What this dot point is asking

SEAB wants you to write a vector as a column vector, add and subtract vectors, and multiply a vector by a number (a scalar). A vector carries both size and direction, which makes it perfect for describing movements on a grid. This is a gentle introduction, kept to two dimensions.

The answer

What a vector is

A vector has both a magnitude (size) and a direction. A movement of " $3$ right and $2$ up" is a vector. We write it as a column vector, with the across-component on top and the up-component below:

\mathbf{a} = \begin{pmatrix} 3 \\ 2 \end{pmatrix}

The top number is the change in $x$ and the bottom number is the change in $y$ . A negative top means moving left; a negative bottom means moving down.

Adding and subtracting vectors

To add or subtract vectors, combine the top components together and the bottom components together:

\begin{pmatrix} 3 \\ 2 \end{pmatrix} + \begin{pmatrix} 1 \\ 4 \end{pmatrix} = \begin{pmatrix} 4 \\ 6 \end{pmatrix}, \qquad \begin{pmatrix} 5 \\ 7 \end{pmatrix} - \begin{pmatrix} 2 \\ 3 \end{pmatrix} = \begin{pmatrix} 3 \\ 4 \end{pmatrix}

Adding vectors is like making one journey and then another: the result is the single vector from start to finish.

Multiplying by a scalar

Multiplying a vector by a number multiplies each component by that number:

2 \begin{pmatrix} 3 \\ 1 \end{pmatrix} = \begin{pmatrix} 6 \\ 2 \end{pmatrix}

The new vector points the same way but is twice as long. A negative scalar reverses the direction as well as scaling.

The magnitude of a vector

The magnitude (length) of a vector is found with Pythagoras, just like the distance between two points:

\left| \begin{pmatrix} x \\ y \end{pmatrix} \right| = \sqrt{x^2 + y^2}

So the vector $\begin{pmatrix} 3 \\ 4 \end{pmatrix}$ has magnitude $\sqrt{9 + 16} = 5$ .

Worked example

Given $\mathbf{p} = \begin{pmatrix} 4 \\ -2 \end{pmatrix}$ and $\mathbf{q} = \begin{pmatrix} 1 \\ 3 \end{pmatrix}$ , find $2\mathbf{p} - \mathbf{q}$ and its magnitude.

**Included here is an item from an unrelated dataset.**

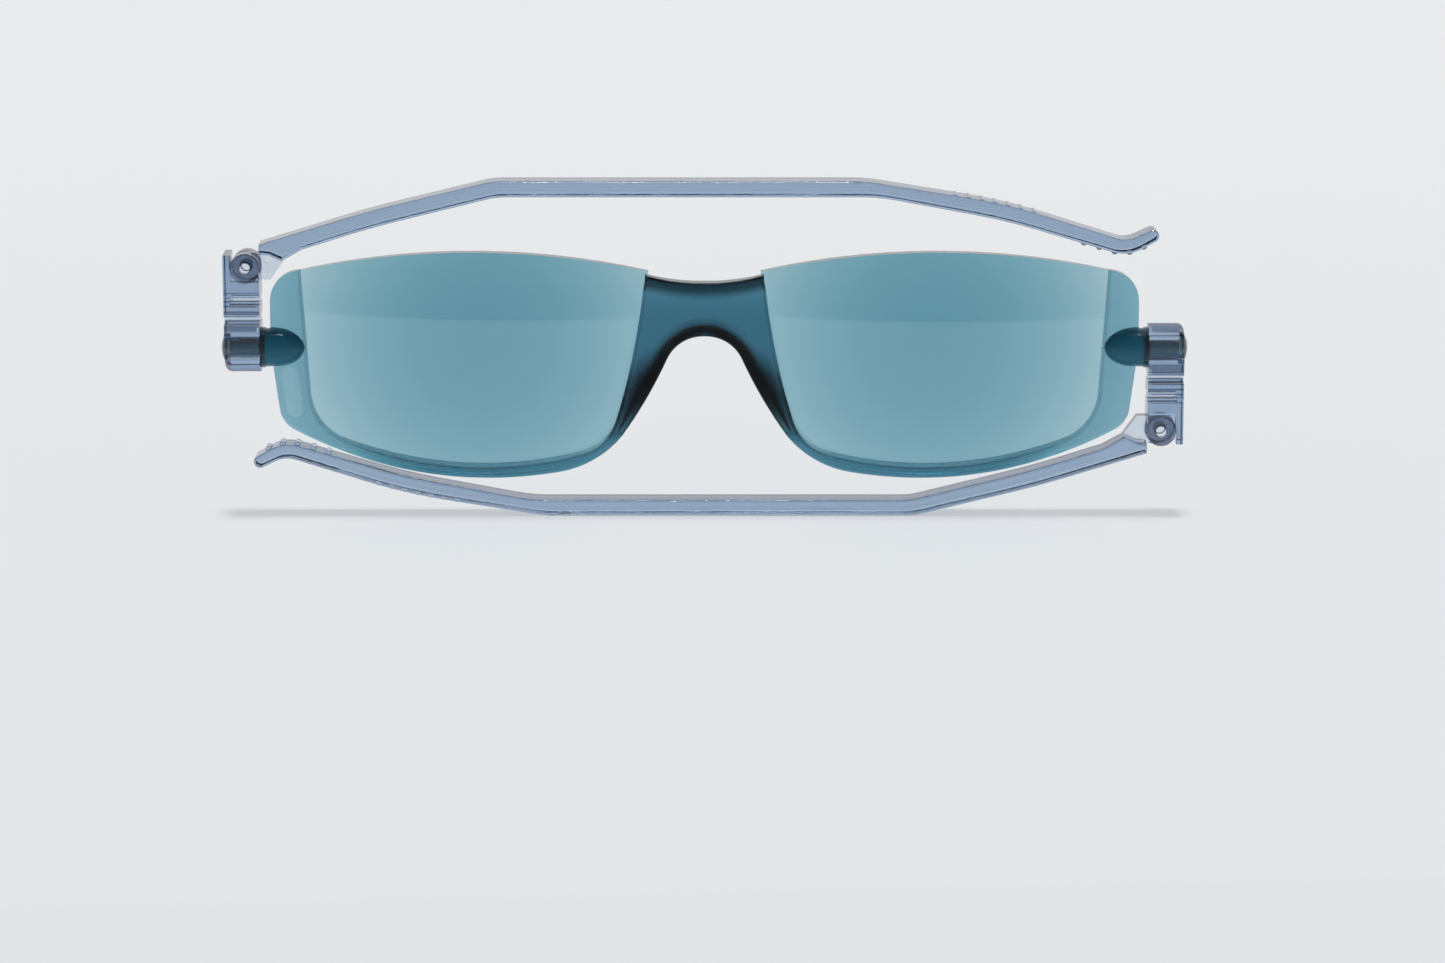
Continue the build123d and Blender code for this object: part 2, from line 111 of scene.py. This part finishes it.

Step 1: Multiply p by the scalar

2\mathbf{p} = 2 \begin{pmatrix} 4 \\ -2 \end{pmatrix} = \begin{pmatrix} 8 \\ -4 \end{pmatrix}.

Step 2: Subtract q

2\mathbf{p} - \mathbf{q} = \begin{pmatrix} 8 \\ -4 \end{pmatrix} - \begin{pmatrix} 1 \\ 3 \end{pmatrix} = \begin{pmatrix} 8 - 1 \\ -4 - 3 \end{pmatrix} = \begin{pmatrix} 7 \\ -7 \end{pmatrix}.

Step 3: Find the magnitude

\left| \begin{pmatrix} 7 \\ -7 \end{pmatrix} \right| = \sqrt{7^2 + (-7)^2} = \sqrt{49 + 49} = \sqrt{98} \approx 9.90.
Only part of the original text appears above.